What you are asked to do -> Copy out, exactly and without additions, the lines from the one that contains "cad_parts[node].hide_render = cad_parts[node].hide_viewport" to the one that contains "return (low + high) / 2", both ends included.

□ □ □ □

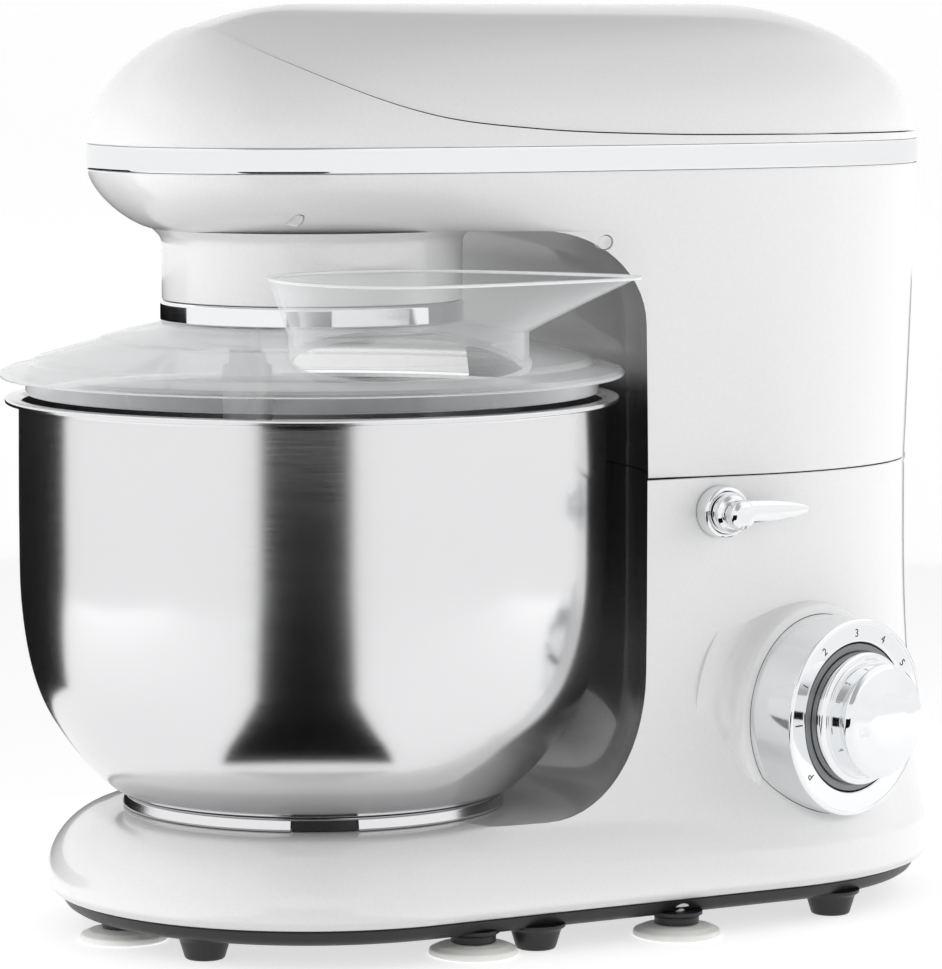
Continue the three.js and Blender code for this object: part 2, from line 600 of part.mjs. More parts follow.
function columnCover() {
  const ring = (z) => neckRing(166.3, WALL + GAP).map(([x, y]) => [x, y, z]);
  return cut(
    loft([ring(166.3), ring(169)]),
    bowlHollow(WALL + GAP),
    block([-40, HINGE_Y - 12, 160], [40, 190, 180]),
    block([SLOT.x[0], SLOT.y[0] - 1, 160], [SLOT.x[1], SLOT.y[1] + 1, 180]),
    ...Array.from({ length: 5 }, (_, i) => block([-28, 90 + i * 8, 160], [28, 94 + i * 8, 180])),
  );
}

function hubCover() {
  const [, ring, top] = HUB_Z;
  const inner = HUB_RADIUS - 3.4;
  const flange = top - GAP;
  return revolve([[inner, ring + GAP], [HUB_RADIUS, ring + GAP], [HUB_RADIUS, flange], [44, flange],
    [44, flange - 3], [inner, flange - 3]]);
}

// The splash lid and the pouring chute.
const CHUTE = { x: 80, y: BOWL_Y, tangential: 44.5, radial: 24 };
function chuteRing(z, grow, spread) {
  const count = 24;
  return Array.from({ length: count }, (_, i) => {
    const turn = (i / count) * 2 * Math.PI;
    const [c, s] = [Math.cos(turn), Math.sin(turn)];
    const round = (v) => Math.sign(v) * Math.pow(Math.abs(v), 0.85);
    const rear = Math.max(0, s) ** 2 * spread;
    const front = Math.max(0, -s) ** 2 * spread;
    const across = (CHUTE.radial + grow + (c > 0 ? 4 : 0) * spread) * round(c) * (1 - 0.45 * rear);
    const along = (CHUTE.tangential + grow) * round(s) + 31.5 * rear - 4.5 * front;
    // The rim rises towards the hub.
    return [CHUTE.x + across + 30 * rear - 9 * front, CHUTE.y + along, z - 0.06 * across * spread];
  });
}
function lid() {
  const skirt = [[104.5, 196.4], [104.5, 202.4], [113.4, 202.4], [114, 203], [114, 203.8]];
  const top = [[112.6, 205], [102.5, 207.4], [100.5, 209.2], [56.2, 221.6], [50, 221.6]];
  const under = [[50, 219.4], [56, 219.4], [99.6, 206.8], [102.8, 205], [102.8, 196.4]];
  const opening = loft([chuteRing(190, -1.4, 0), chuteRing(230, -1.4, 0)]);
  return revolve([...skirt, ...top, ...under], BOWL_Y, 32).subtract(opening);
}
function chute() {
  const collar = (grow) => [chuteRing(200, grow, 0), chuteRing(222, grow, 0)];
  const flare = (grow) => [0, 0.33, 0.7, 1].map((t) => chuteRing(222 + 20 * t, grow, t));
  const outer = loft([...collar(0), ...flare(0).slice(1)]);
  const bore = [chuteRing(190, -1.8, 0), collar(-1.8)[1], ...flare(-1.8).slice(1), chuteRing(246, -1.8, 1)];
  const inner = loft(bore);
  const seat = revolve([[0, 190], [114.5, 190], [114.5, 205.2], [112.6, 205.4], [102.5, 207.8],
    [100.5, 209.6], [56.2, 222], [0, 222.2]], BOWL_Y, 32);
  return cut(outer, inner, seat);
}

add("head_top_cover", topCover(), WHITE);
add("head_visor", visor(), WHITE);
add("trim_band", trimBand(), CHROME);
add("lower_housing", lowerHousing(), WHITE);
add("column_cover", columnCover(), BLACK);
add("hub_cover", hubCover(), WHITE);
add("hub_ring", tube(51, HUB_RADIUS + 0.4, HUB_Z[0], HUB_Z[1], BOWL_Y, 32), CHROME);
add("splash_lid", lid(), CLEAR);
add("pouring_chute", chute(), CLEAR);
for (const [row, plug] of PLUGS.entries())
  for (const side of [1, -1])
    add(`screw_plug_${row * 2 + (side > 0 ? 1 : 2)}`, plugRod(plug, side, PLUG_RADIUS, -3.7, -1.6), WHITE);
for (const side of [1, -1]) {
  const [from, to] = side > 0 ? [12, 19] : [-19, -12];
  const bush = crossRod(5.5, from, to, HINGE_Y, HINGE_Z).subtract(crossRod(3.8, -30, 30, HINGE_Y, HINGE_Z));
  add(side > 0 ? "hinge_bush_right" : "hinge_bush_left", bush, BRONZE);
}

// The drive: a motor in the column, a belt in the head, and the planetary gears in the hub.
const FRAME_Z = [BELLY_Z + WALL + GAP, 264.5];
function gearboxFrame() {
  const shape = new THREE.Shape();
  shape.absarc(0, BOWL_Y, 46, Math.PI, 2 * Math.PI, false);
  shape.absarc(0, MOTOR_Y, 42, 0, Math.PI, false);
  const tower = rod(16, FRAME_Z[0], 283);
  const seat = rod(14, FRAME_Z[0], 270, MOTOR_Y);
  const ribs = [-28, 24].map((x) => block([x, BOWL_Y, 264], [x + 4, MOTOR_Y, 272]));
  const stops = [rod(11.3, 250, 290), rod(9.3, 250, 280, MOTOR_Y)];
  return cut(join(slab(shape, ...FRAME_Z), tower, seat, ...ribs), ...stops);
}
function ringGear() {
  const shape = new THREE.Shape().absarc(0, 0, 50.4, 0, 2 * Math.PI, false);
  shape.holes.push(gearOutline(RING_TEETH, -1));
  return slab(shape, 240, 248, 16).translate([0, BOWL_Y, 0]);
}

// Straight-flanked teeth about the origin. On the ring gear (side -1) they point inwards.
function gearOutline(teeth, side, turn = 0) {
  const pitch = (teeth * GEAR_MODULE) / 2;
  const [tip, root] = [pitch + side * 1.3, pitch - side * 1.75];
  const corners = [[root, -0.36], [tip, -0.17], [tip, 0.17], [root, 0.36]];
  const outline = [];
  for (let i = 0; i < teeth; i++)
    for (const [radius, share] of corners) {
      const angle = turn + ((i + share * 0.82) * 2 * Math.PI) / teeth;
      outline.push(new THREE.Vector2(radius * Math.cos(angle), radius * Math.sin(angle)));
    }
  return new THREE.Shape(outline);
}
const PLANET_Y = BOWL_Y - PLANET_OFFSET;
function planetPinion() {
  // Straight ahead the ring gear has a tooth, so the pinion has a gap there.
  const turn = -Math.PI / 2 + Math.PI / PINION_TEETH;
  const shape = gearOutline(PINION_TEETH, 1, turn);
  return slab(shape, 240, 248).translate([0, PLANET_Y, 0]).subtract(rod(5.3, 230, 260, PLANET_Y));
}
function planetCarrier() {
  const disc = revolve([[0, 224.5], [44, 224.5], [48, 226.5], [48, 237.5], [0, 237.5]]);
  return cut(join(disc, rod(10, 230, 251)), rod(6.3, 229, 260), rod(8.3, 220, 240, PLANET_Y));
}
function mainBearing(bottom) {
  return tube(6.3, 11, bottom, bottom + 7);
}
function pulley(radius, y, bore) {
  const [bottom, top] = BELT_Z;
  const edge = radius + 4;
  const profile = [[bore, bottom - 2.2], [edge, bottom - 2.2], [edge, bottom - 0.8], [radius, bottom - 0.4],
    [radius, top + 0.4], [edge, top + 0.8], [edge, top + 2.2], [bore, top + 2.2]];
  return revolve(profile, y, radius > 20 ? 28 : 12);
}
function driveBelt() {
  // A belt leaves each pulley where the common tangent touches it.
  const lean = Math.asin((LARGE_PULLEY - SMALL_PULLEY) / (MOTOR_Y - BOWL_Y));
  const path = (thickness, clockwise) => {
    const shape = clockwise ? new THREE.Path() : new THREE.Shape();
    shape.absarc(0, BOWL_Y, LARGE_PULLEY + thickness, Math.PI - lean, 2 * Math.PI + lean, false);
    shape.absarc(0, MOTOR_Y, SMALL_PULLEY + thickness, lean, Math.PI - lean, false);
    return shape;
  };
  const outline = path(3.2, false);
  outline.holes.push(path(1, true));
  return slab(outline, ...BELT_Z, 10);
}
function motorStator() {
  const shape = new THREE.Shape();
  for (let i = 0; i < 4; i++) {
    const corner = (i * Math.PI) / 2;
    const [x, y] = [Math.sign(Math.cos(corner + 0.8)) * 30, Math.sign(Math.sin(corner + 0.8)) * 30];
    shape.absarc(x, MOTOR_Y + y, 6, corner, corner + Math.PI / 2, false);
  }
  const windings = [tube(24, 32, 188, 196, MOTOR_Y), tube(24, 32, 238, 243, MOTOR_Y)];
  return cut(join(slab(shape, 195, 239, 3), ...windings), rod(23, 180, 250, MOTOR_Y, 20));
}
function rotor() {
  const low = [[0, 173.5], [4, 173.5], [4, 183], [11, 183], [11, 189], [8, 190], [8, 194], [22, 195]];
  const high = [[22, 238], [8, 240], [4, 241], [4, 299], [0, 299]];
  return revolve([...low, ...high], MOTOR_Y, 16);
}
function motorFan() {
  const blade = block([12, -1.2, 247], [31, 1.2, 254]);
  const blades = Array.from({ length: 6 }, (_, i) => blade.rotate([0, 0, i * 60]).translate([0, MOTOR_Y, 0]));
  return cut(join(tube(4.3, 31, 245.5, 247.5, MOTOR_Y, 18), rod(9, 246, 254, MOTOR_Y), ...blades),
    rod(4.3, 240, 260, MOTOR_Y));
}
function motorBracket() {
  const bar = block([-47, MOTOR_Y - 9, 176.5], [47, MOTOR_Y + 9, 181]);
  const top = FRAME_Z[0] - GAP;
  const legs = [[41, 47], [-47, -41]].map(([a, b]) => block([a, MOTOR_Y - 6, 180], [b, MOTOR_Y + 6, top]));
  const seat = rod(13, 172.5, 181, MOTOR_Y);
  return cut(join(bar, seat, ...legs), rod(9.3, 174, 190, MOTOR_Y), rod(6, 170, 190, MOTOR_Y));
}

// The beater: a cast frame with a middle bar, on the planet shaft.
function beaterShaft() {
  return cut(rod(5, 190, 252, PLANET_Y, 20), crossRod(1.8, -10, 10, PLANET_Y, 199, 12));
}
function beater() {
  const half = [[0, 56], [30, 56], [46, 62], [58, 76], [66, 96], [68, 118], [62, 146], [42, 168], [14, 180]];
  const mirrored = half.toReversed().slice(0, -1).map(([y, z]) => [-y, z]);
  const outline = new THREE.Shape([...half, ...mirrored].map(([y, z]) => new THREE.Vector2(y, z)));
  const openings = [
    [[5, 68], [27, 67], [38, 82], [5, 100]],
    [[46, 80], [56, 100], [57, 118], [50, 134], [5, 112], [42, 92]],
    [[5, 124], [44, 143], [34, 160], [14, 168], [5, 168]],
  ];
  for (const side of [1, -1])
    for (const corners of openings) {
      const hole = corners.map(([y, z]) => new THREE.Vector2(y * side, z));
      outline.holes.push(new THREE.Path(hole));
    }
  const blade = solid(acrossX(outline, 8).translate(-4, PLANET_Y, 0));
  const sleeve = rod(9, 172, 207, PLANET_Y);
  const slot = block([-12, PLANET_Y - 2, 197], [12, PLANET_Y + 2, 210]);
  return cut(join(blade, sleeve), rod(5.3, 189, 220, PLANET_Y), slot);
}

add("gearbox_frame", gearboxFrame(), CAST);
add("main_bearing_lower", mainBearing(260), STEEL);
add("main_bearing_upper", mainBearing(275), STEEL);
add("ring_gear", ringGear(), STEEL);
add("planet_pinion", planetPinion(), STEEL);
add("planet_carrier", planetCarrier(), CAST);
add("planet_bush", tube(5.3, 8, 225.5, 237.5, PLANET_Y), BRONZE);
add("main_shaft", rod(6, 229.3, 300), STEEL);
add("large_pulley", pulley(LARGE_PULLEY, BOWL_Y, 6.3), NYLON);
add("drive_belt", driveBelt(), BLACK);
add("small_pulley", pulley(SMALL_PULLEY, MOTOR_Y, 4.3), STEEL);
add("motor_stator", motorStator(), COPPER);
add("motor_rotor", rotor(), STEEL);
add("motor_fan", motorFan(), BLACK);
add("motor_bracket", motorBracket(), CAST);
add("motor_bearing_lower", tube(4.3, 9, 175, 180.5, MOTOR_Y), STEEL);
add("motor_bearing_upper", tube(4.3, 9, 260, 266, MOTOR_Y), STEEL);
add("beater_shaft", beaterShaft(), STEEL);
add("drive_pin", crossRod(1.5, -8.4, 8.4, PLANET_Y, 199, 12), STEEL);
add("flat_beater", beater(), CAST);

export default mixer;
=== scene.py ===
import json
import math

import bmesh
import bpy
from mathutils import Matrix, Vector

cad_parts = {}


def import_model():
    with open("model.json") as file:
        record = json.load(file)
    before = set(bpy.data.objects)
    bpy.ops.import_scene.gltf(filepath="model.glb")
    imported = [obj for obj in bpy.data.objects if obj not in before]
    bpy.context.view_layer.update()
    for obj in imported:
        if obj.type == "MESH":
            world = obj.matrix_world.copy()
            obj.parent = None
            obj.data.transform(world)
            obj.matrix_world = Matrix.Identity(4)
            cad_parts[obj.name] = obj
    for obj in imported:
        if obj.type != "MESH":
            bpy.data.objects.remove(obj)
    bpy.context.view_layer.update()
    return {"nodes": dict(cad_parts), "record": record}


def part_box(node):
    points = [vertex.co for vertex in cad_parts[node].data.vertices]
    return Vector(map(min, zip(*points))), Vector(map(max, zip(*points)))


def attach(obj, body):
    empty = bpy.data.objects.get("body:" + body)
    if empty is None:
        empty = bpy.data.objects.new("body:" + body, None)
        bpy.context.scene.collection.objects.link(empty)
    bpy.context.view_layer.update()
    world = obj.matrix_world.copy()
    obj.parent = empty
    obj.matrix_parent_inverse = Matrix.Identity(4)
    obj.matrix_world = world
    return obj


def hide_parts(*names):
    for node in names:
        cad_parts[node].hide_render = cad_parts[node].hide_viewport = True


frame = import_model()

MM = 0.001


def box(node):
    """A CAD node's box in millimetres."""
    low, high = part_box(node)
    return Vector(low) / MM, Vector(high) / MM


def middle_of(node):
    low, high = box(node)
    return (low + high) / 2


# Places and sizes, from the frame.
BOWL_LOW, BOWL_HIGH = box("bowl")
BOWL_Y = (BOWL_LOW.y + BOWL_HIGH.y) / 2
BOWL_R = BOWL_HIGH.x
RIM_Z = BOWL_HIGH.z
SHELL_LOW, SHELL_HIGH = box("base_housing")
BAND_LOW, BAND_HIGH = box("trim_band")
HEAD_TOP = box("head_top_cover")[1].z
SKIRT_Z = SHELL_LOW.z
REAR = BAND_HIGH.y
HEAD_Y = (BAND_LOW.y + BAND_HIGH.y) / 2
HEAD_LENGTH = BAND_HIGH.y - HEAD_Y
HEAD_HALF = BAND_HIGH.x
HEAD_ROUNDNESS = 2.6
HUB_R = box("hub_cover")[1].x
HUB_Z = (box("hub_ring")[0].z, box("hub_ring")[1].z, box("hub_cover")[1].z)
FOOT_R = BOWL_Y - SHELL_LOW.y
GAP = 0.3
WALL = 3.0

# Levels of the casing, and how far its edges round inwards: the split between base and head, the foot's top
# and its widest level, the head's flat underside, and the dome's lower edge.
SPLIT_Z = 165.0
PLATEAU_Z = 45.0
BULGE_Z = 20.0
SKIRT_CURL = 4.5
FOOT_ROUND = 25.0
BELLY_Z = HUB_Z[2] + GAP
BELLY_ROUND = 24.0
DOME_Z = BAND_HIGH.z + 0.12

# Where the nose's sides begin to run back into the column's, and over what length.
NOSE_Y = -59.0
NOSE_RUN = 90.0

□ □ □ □

Exercise response ->
        cad_parts[node].hide_render = cad_parts[node].hide_viewport = True


frame = import_model()

MM = 0.001


def box(node):
    """A CAD node's box in millimetres."""
    low, high = part_box(node)
    return Vector(low) / MM, Vector(high) / MM


def middle_of(node):
    low, high = box(node)
    return (low + high) / 2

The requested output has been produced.